Dès qu'un orchestre de jazz français concocte un cocktail à bases de racines locales je tends l'oreille et mes pieds se mettent à bouger tous seuls. Même si l'interprétation n'a souvent pas la puissance des cousins d'Amérique j'ai une tendresse particulière pour les musiciens qui s'approprient les ingrédients exotiques pour les mettre à leur sauce. Les copies conformes ont le goût des boissons en boîte. D'ailleurs le piano-bar m'empêche de me concentrer ou de suivre les conversations. Fuyons les lieux où la musique envahit l'espace qui ne lui est pas consacré.
Ou bien qu'elle assume son potentiel révolutionnaire et casse la baraque ! En jazz deux carafes remplissent mon verre : les terroirs qui s'en inspirent sans tenter de le copier et les revendications des Afro-Américains dont la légitimité produit les plus belles envolées lyriques, du blues au rap en passant par le free-jazz. À une époque mes menus se composaient de Fats, Cab, Mingus, Kirk, Ayler, Shepp, Sun Ra, l'Art Ensemble et le chariot des desserts qui suivait le cortège en sifflant, sniffant, soufflant, frappant jusqu'à ce qu'on les pousse dehors en éteignant la lumière.

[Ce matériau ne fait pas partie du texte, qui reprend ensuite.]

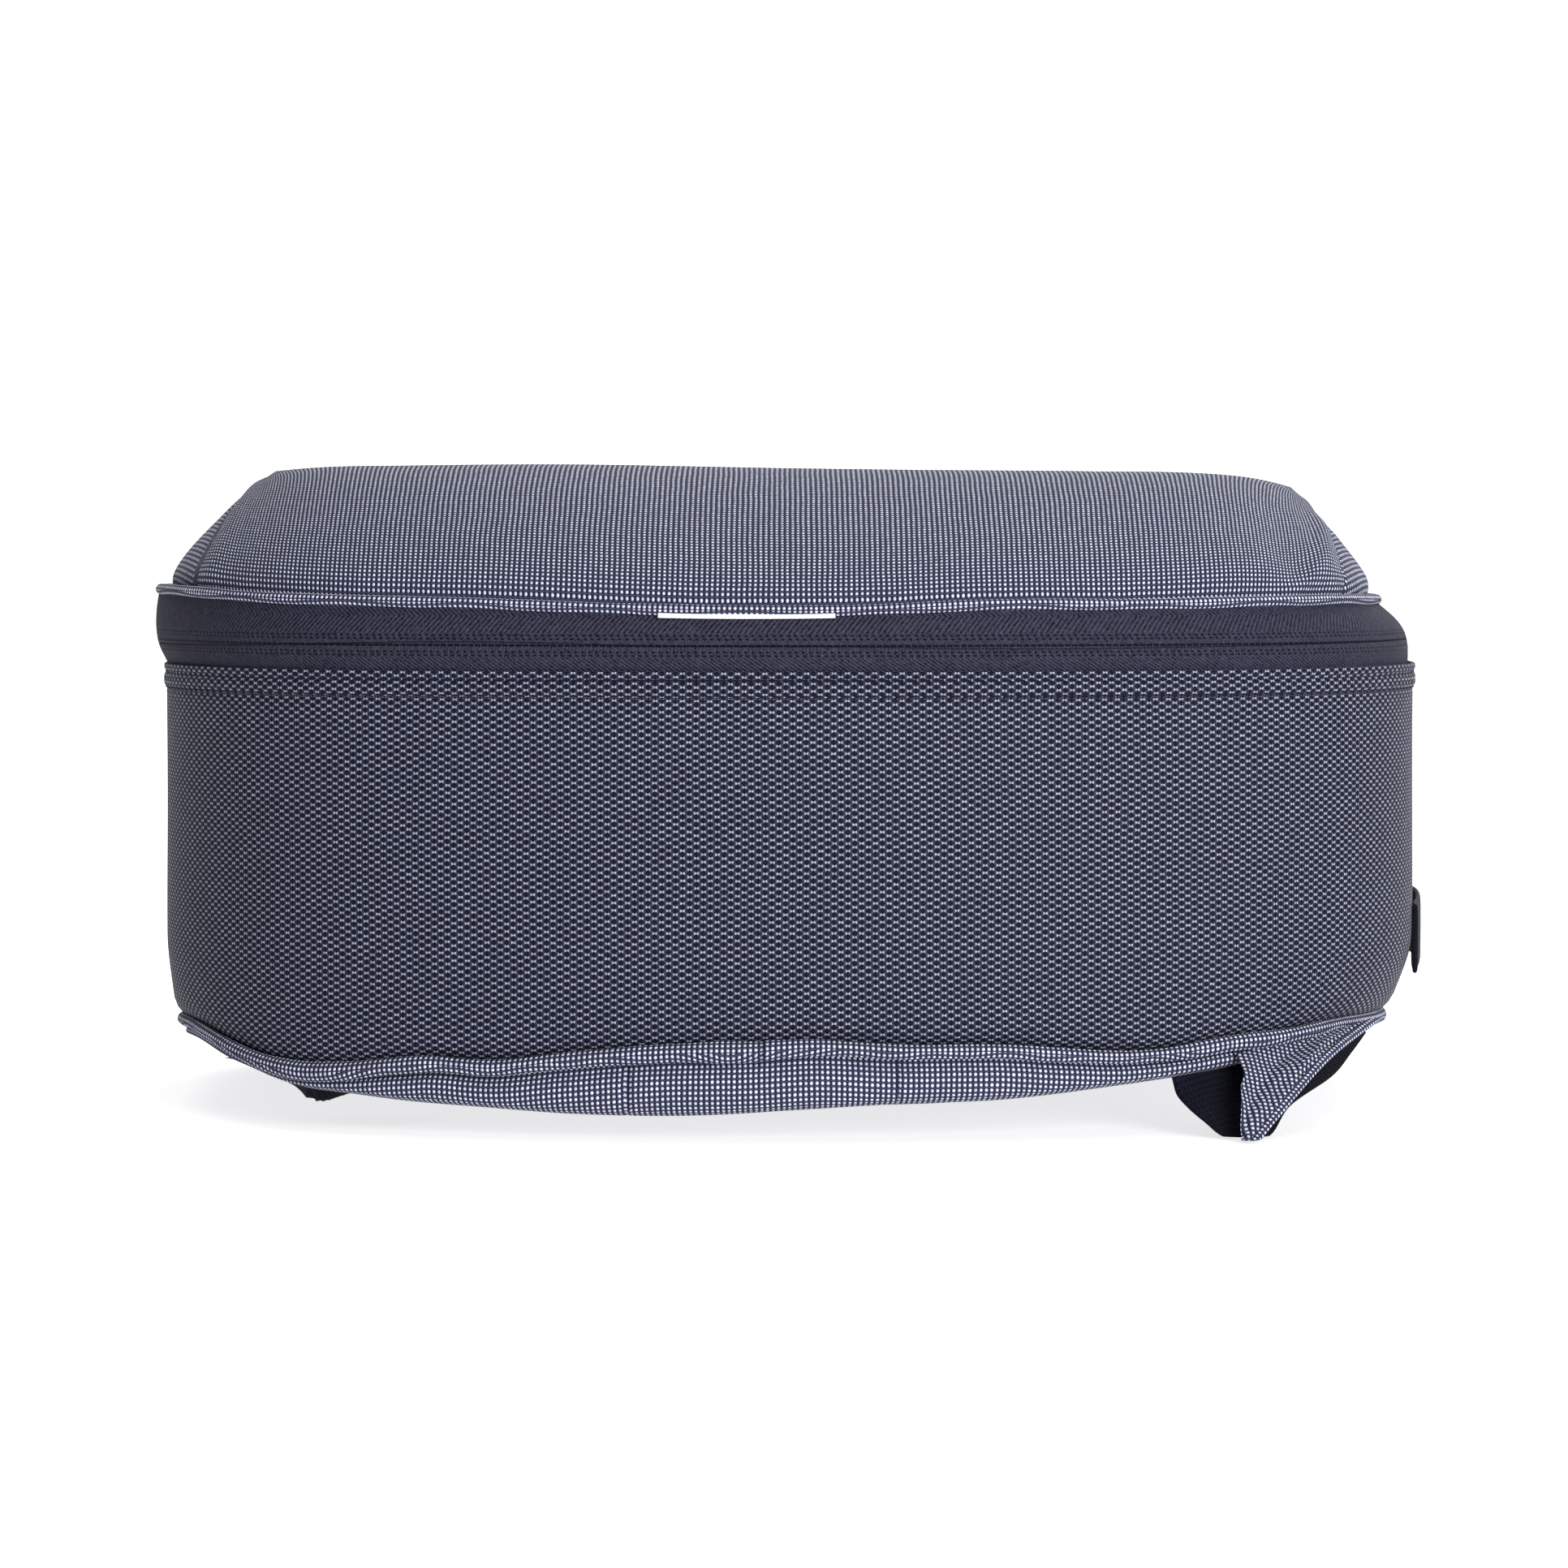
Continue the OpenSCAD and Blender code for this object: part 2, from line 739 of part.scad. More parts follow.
grip_from = [front_wall_x + move_gap, handle_front_y];
grip_to = [rear_wall_x + move_gap, handle_rear_y];
grip_chord = norm(grip_to - grip_from);
grip_r = (pow(grip_chord / 2, 2) + pow(grip_bow, 2)) / (2 * grip_bow);
grip_half = asin(grip_chord / 2 / grip_r);
grip_tilt = atan2(grip_from[0] - grip_to[0], grip_to[1] - grip_from[1]);
grip_centre = (grip_from + grip_to) / 2 - (grip_r - grip_bow) * [cos(grip_tilt), sin(grip_tilt)];

module handle_grip() {
    color(black)
        arc_band(grip_centre, grip_r, grip_r + webbing_t, grip_tilt - grip_half, 2 * grip_half,
            handle_low, handle_high);
}

// Strap anchors: a folded triangle of the base's fabric with webbing behind it, sewn on at a front corner

right_axis_out = 4.2;
right_axis_z = 17;
right_fold = 49;
left_axis_out = 3;
left_axis_z = 6.5;
left_fold = 170;
anchor_half_gap = 0.1;
wing_t = 1.2;

// Places a shape drawn with its seam along X and its reach along -Y on the seam of the right anchor
module on_corner(out, z, fold) {
    r = corner_r + out;
    translate([corner_cx + r * sin(anchor_turn), corner_cy - r * cos(anchor_turn), z])
        rotate([0, 0, anchor_turn])
            rotate([fold, 0, 0])
                children();
}

// The triangle, from the seam to its tip; a narrow root reaches back to the piping
module wing() {
    half = anchor_l / 2;
    tip_x = -half - 12;
    color(grey) translate([0, 0, anchor_half_gap])
        linear_extrude(height = wing_t)
            polygon([[-half, 2.2], [half, 2.2], [half, -1.5], [tip_x + 3, -anchor_reach], [tip_x, -anchor_reach + 1]]);
}

// The webbing behind the triangle, doubled back round a rounded edge
module webbing() {
    half = anchor_l / 2;
    tip_x = -half - 12;
    round_r = anchor_reach / 2;
    back = arc_points([-half - 10, -round_r], round_r, 90, 180, 12, 0, 12);
    color(black) translate([0, 0, -anchor_half_gap - webbing_t])
        linear_extrude(height = webbing_t)
            polygon(concat([[half - 2, 0]], back, [[half - 2, -1.5]]));
}

module wing_right() {
    on_corner(right_axis_out, right_axis_z, right_fold) wing();
}

module webbing_right() {
    on_corner(right_axis_out, right_axis_z, right_fold) webbing();
}

module wing_left() {
    mirror([1, 0, 0]) on_corner(left_axis_out, left_axis_z, left_fold) wing();
}

module webbing_left() {
    mirror([1, 0, 0]) on_corner(left_axis_out, left_axis_z, left_fold) webbing();
}

base_panel();
base_foam();
base_lining();
base_piping();
base_piping_cord();
wall_front();
wall_back();
wall_foam();
wall_lining();
rim_binding();
seam_binding_left();
seam_binding_right();
zip_tape_lower();
zip_coil_lower();
zip_tape_tail_left();
zip_tape_tail_right();
zip_coil_tail_left();
zip_coil_tail_right();
zip_stop_left();
zip_stop_right();
hinge_strip();
slider_left();
slider_right();
pull_left();
pull_right();
lid_cover();
lid_end_left();
lid_end_right();
lid_foam();
lid_lining();
lid_piping();
lid_binding();
zip_tape_upper();
zip_coil_upper();
label_blank();
handle_patch_front();
handle_patch_rear();
handle_grip();
wing_left();
webbing_left();
wing_right();
webbing_right();
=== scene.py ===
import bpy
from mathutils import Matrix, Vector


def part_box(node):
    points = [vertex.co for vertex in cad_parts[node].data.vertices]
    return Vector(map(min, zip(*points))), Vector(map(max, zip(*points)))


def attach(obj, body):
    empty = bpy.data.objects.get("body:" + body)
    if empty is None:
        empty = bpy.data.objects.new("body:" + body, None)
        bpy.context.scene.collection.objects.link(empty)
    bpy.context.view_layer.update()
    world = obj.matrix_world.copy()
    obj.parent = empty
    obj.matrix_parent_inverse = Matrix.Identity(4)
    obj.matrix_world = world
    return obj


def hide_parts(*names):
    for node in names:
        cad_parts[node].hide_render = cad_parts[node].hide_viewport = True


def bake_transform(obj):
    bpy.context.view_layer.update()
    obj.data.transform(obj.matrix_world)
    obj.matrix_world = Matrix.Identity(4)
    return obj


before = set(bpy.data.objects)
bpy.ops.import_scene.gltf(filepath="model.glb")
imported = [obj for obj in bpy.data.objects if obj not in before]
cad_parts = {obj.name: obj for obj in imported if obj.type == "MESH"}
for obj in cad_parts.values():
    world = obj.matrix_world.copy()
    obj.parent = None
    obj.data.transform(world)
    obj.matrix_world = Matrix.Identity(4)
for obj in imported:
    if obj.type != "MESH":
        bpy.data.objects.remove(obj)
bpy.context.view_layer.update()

import math

import bmesh
import bpy
import numpy as np
from mathutils import Vector

bl_info = {
    "name": "Packing cube",
    "version": (1, 0, 0),
    "blender": (4, 5, 0),
    "location": "View3D > Sidebar > Packing cube",
    "description": "Sews the cloth, zip and straps of a soft packing cube over its packed frame",
    "category": "Object",
}

MM = 0.001


def node_box(node):
    """Lowest and highest corner of a node of the frame, in millimetres."""
    low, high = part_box(node)
    return np.array(low) / MM, np.array(high) / MM


# Levels and distances taken from the frame, in millimetres
HEM_T = 0.6
HALF_W = node_box("wall_front")[1][0] - HEM_T
BACK_Y = node_box("wall_back")[1][1] - HEM_T
WALL_TOP = node_box("wall_front")[1][2]
TAPE_LOW, HINGE_TOP = node_box("zip_tape_lower")[0][2], node_box("hinge_strip")[1][2]
ZIP_Z = (node_box("zip_tape_lower")[1][2] + node_box("zip_tape_upper")[0][2]) / 2
SEAM_Z = node_box("lid_piping")[0][2]
DOME_Z, CROWN_Z = node_box("lid_cover")[0][2], node_box("lid_cover")[1][2]
PIPING_Z = (node_box("base_piping")[0][2] + node_box("base_piping")[1][2]) / 2
BASE_TOP = node_box("base_panel")[1][2]
RIM_Z = node_box("rim_binding")[1][2]
STOP_X = node_box("zip_stop_right")[0][0]
TAIL_X = node_box("zip_tape_tail_right")[1][0]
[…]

Au programme hexagonal je ne m'attends pas à ce que le swing donne son sens à la chose. La bourrée, la gavotte, la java ont leur charme, mais ça se danse un peu raide, et le pétard est trafiqué. La valse et le tango trouvent meilleurs jeux de jambes ailleurs que par ici. Quitte à consommer local, si l'on tient aux produits bio qui font voir la vie en rose sans les éléphants, on commandera du musette ou des danses de salon. Les traditions ont du bon quand on peut les mettre au goût du jour. Rien à voir avec le folklore, certes millésimé, mais fixé à jamais par les livres d'histoire. Gloire aux aventuriers qui tracent leur chemin à la fourchette, aux initiateurs qui rapportent des épices inédites, aux inventeurs qui font cramer les vieilles poêles !
Ces lignes m'ont été inspirées par l'écoute du nouvel album de l'Orphicube d'Alban Darche, un CD très sympa intitulé Perception instantanée (sortie chez Yolk le 31 mars). J'ai l'impression qu'on diffuse dans la pièce à côté La séquence du spectateur, une succession d'extraits cinématographiques du programme dominical de l'unique chaîne télé de mon enfance. Sauf que l'on n'entend ici que leur son, passé au travers du filtre des décennies. Paso doble, valse et reggae au menu ! L'étrange objet produit le même effet que la série britannique que je viens d'entamer, Life on Mars, enquête policière où le détective ne sait pas si par quelque mystère il est reparti quarante ans en arrière, s'il est fou ou s'il est dans le coma après un accident de la circulation. On danse d'un pied sur l'autre, épreuve que mon lumbago me permet seulement d'esquisser. Quoi qu'il en soit le ton est personnel et les parfums suffisamment variés pour qu'on y revienne.
J'en profite donc pour me servir un autre album récent paru chez Yolk, quartet Jass formé d'Alban Darche au ténor cette fois, du batteur John Hollenbeck (ils ont tous les deux composé pour l'ONJ d'Yvinek), du trombone Samuel Blaser et du contrebassiste Sébastien Boisseau. À la première bouchée ça sonnait trop jazz à mon goût, et puis laissant les morceaux fondre doucement, j'ai commencé à sentir les contradictions qui me sont chair, et les nouvelles traditions européennes ont mis leur grain de sel et, pas si sectaire, je me suis laissé aller jusqu'au prochain épisode.